When you met Jimmy Giuffre, did you feel ‘ready'?

Not ready enough. I played with Jimmy, Steve Lacy and Buell Neidlinger in 1959 at the Five Spot. Ornette Coleman came -- it was right after he had recorded "Something Else" with a pianist. "Dennis", Steve said to me, "you have to hear this guy". He had me listen to a record and one night, with Jimmy, I began to understand -- it was with Don Cherry, Charlie Haden and Billy Higgins.What got to me was their different sounds as they played together.

 Another night Ornette was playing in a club and Coltrane and Gil Evans were who really liked his music were there; and so was Lou Donaldson, who didn't like the music. "Partons," he said to his friend, "this is really shit." On his way out, he passed close to the stage and said, loud enough for everyone to hear, "Is this guy a saxophonist? His sax sounds more like a horse." Ornette, who was playing with his eyes closed, made his sax ‘whinny' right in the middle of his solo.

 I took lessons with Blackwell. Jimmy Guiffre began to go to see Ornette a lot, he was excited by the music -- Gerry Mulligan and lots of musician were just bowled over by Ornette. He was like a tempest... At one time, when Billy Higgins had some problems, I said to Ornette, "It's going to be pretty difficult to replace him, there isn't another drummer like him in New York." He said to me -- "There's a new guy arriving tomorrow..wait and see." It was Blackwell! I asked him to teach me some things, but he wasn't always so happy about it because I couldn't read music. After a few months I said to him 'Fuck Reading.' And he finally showed me some simple exercises, interesting ones, that he did every day.
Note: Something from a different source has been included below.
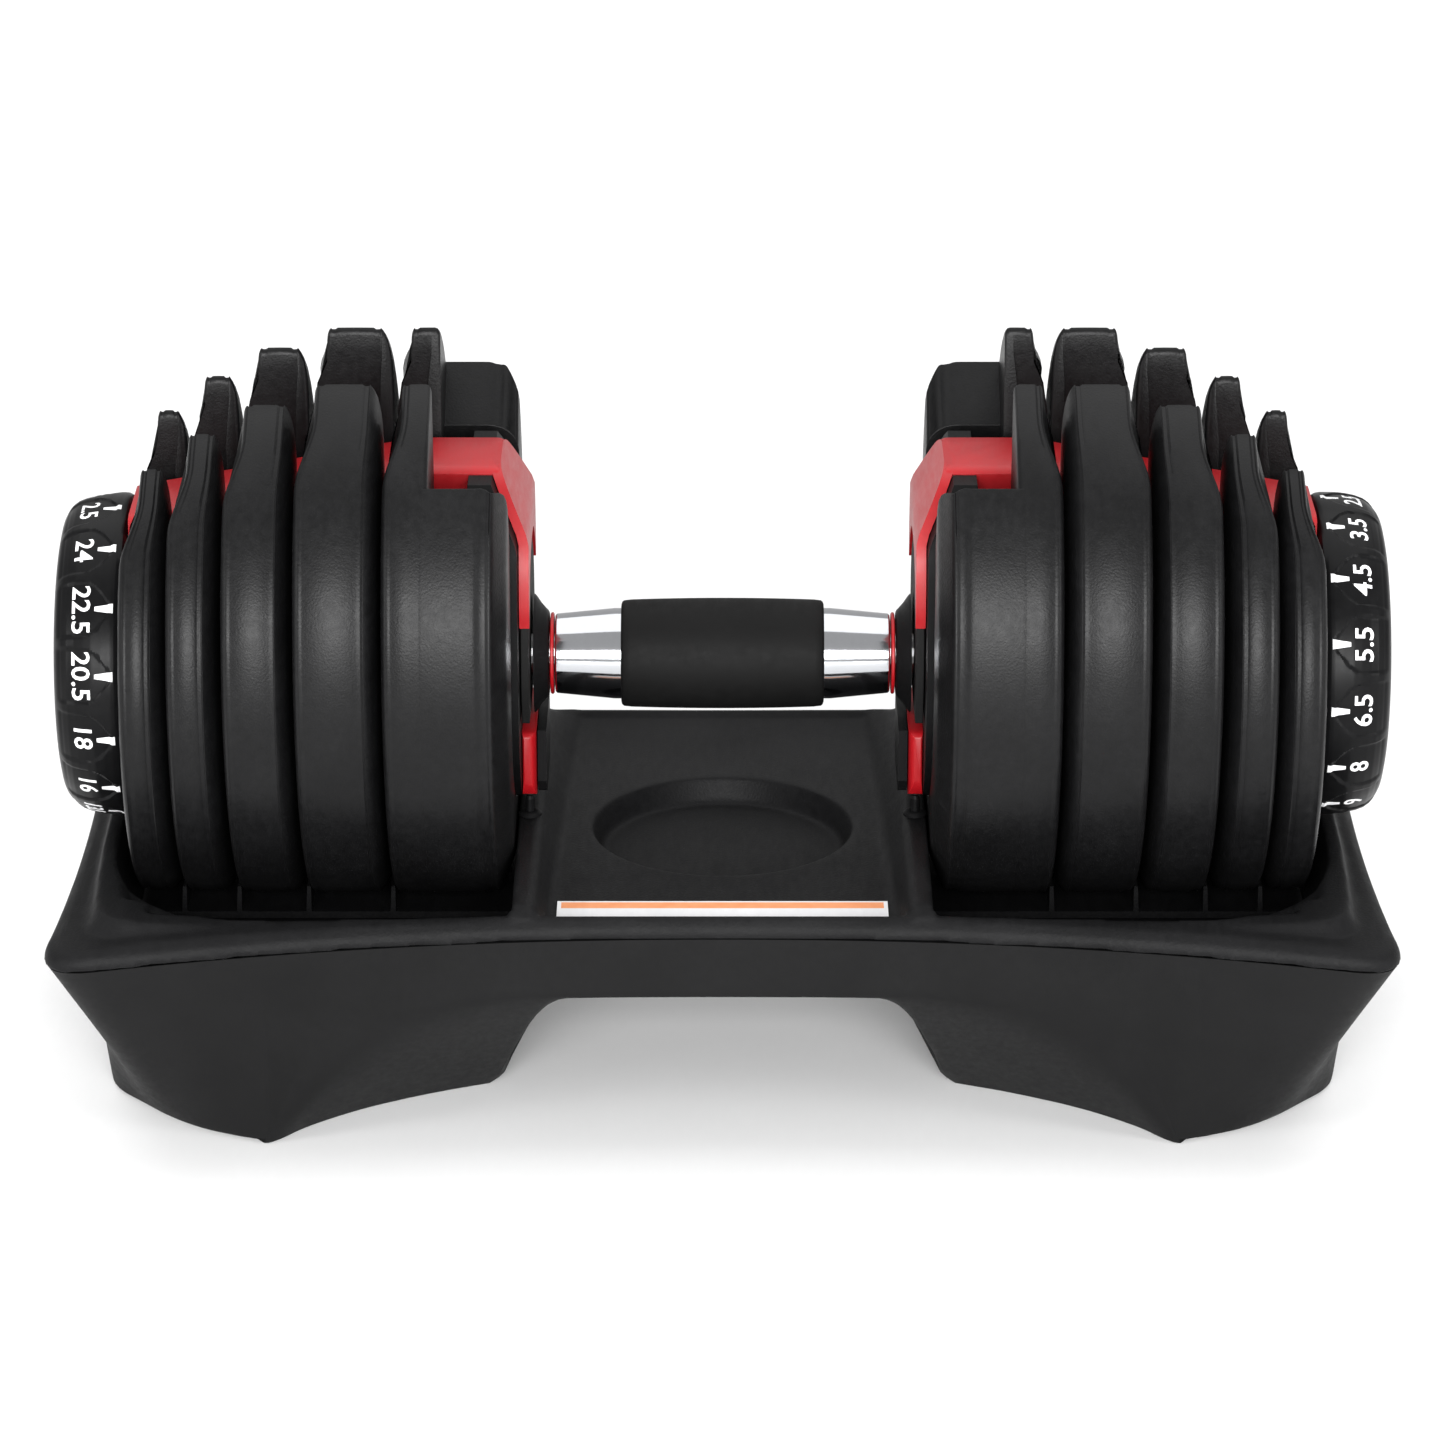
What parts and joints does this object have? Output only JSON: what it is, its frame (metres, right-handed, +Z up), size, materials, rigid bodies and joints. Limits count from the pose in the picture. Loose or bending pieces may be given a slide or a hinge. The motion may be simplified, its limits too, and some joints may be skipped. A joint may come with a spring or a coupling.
{
  "type": "adjustable dumbbell",
  "caption": "Adjustable dumbbell resting in its moulded cradle: slotted plates, red bell frames, end dials, a chrome and rubber handle.",
  "frame": {"origin": "on the floor under the middle of the handle", "axes": "+X along the handle, +Y away from the front of the cradle, +Z up"},
  "size_m": [0.4, 0.2082, 0.2257],
  "materials": {
    "tray_black": "spark-textured black ABS",
    "skirt_black": "fine matte black ABS",
    "label_print": "printed film label, white with one orange band",
    "foot_rubber": "soft black rubber",
    "bare_steel": "bright zinc-plated steel",
    "coated_iron": "iron with a moulded satin black plastic coat, fine leather grain",
    "chrome_tube": "polished chrome",
    "grip_rubber": "matte black rubber sleeve",
    "red_plastic": "semi-gloss red plastic",
    "black_nylon": "satin black nylon",
    "textured_black": "coarse textured black plastic",
    "dial_black": "satin black with white printed numbers"
  },
  "bodies": {
    "cradle": {"tray_top_shell": "tray_black", "tray_base": "skirt_black", "deck_label": "label_print", "plate_rack_left": "tray_black", "plate_rack_right": "tray_black", "rubber_foot_front_left": "foot_rubber", "rubber_foot_front_right": "foot_rubber", "rubber_foot_rear_left": "foot_rubber", "rubber_foot_rear_right": "foot_rubber", "lock_post_left": "bare_steel", "lock_post_right": "bare_steel"},
    "plates_5": {"plate_5_left": "coated_iron", "plate_5_right": "coated_iron"},
    "plates_4": {"plate_4_left": "coated_iron", "plate_4_right": "coated_iron"},
    "plates_3": {"plate_3_left": "coated_iron", "plate_3_right": "coated_iron"},
    "plates_2": {"plate_2_left": "coated_iron", "plate_2_right": "coated_iron"},
    "plates_1": {"plate_1_left": "coated_iron", "plate_1_right": "coated_iron"},
    "handle": {"handle_tube": "chrome_tube", "handle_grip": "grip_rubber", "core_shaft": "bare_steel", "shaft_nut_left": "bare_steel", "hub_ring_left": "red_plastic", "hub_cone_left": "black_nylon", "bell_frame_left": "red_plastic", "end_insert_left": "textured_black", "bell_housing_left": "black_nylon", "lock_housing_left": "red_plastic", "lock_cover_left": "black_nylon", "lock_spring_left": "bare_steel", "shaft_nut_right": "bare_steel", "hub_ring_right": "red_plastic", "hub_cone_right": "black_nylon", "bell_frame_right": "red_plastic", "end_insert_right": "textured_black", "bell_housing_right": "black_nylon", "lock_housing_right": "red_plastic", "lock_cover_right": "black_nylon", "lock_spring_right": "bare_steel"},
    "selector_left": {"dial_left": "dial_black", "dial_cap_left": "dial_black", "drive_tube_left": "bare_steel", "selector_disc_1_left": "black_nylon", "selector_disc_2_left": "black_nylon", "selector_disc_3_left": "black_nylon", "selector_disc_4_left": "black_nylon", "selector_disc_5_left": "black_nylon"},
    "selector_right": {"dial_right": "dial_black", "dial_cap_right": "dial_black", "drive_tube_right": "bare_steel", "selector_disc_1_right": "black_nylon", "selector_disc_2_right": "black_nylon", "selector_disc_3_right": "black_nylon", "selector_disc_4_right": "black_nylon", "selector_disc_5_right": "black_nylon"},
    "lock_left": {"lock_pin_left": "bare_steel"},
    "lock_right": {"lock_pin_right": "bare_steel"}
  },
  "joints": [
    {"name": "plates_5_lift", "type": "slide", "parent": "cradle", "child": "plates_5", "axis": [0, 0, 1], "range_m": [0, 0.16]},
    {"name": "plates_4_lift", "type": "slide", "parent": "plates_5", "child": "plates_4", "axis": [0, 0, 1], "range_m": [0, 0.16]},
    {"name": "plates_3_lift", "type": "slide", "parent": "plates_4", "child": "plates_3", "axis": [0, 0, 1], "range_m": [0, 0.16]},
    {"name": "plates_2_lift", "type": "slide", "parent": "plates_3", "child": "plates_2", "axis": [0, 0, 1], "range_m": [0, 0.16]},
    {"name": "plates_1_lift", "type": "slide", "parent": "plates_2", "child": "plates_1", "axis": [0, 0, 1], "range_m": [0, 0.16]},
    {"name": "handle_lift", "type": "slide", "parent": "plates_1", "child": "handle", "axis": [0, 0, 1], "range_m": [0, 0.16]},
    {"name": "dial_left_turn", "type": "hinge", "parent": "handle", "child": "selector_left", "pos_m": [-0.185, 0, 0.13], "axis": [1, 0, 0], "continuous": true},
    {"name": "dial_right_turn", "type": "hinge", "parent": "handle", "child": "selector_right", "pos_m": [0.185, 0, 0.13], "axis": [1, 0, 0], "continuous": true},
    {"name": "lock_left_press", "type": "slide", "parent": "handle", "child": "lock_left", "axis": [0, 0, 1], "range_m": [0, 0.004], "stiffness_N_per_m": 120, "springref_m": -0.004, "deforming": ["lock_spring_left"]},
    {"name": "lock_right_press", "type": "slide", "parent": "handle", "child": "lock_right", "axis": [0, 0, 1], "range_m": [0, 0.004], "stiffness_N_per_m": 120, "springref_m": -0.004, "deforming": ["lock_spring_right"]}
  ]
}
He trimabalayed everywhere with his sticks ... He tried to help me learn to crawl before standing up and he was right. He had me bang des noires a 50 pendant de heures. I was bored, but he was right .
 You must have technique, you can't express yourself if you dont practice.
 He wanted me to commit myself to the music, not the drums. After the Five Spot, Ornette didn't get any more boulot. Blackwell, Charlie and Don were broke but Ornette remained very elegant, always with a beautiful woman on his arm, but noone wanted to pay him.

You played next with Sonny Rollins?

One night. It was with Bob Cranshaw and Jim Hall. After the concert, Sonny came to talk to me.. "Denis, everyone in the group wants you to feel comfortable. But Jim Hall, I am sorry to say, doesn't feel comfortable playing with you." I could understand it, I had been nervous during the concert. At that time, I hadn't committed myself to the drums like I have now. The problem was that we didn't have any gigs. With Cecil, I played twice a year. It is hard under those conditions to sit down and to practice every day. Some people do it. Don, Ornette, Charlie, Cecil, Steve, don't have any money or any gigs, they are suffering, but that have a strong feeling and they survived, they immerse themselves in their art. I am not like that. Charlie didn't have anything to eat and he continued to practice. I really admire them.

Then you worked wih Henry Grimes and Roswell Rudd...?

We played Monk Compositions with Steve in 1963. We didn't make much money. I never comfortable. Blackwell and Higgins were sitting in front of me and Steve said to me "PLAY, I want you to play the drums." Then my wife died and for 10 years I didn't play.

When did you meet Charles Tyler?

I had moved to Harlem and one night I went to a concert with Steve McCall, Wayne Parker and Billy Bang -- they played free. Billy came up to me and said, "I know you, you played with Cecil Taylor, I have the records." Two years later he asked me to play with him. In between I had learned to read music. We began to rehearse with Michelle Rosewoman and Charles Tyler. I had gotten serious, I understood Blackwell's advice. I made myself exercise the way he had shown me to. It took me two years. ....

I heard/understood the new concepts, with Steve in Europe and with Don Cherry. They had practiced a lot and I had to practice too. Nothing must be allowed to get between you and it, to divert your focus. Not a woman, nothing at all, all that goes after. Practice every day and play with other musicians. It took me years to realize that. Now I know, its my life, it's what I must do. I am amazed by Blackwell, Higgins, Charlie, because they knew this from the beginning. It's not only in music, to do anything you must practice, whether it's painting or cooking. Now I understand and I have a whole reservoir of ideas and inspirations that come to me from all these great musicians. I am completely open to playing with others. I knew all the greats, very well, but at that time I was more a fan than a musician, I was lazy but I loved the music; I was too lazy or too young. One day, Blackwell said to me, "If you aren't going to practice, just throw your sticks in the garbage."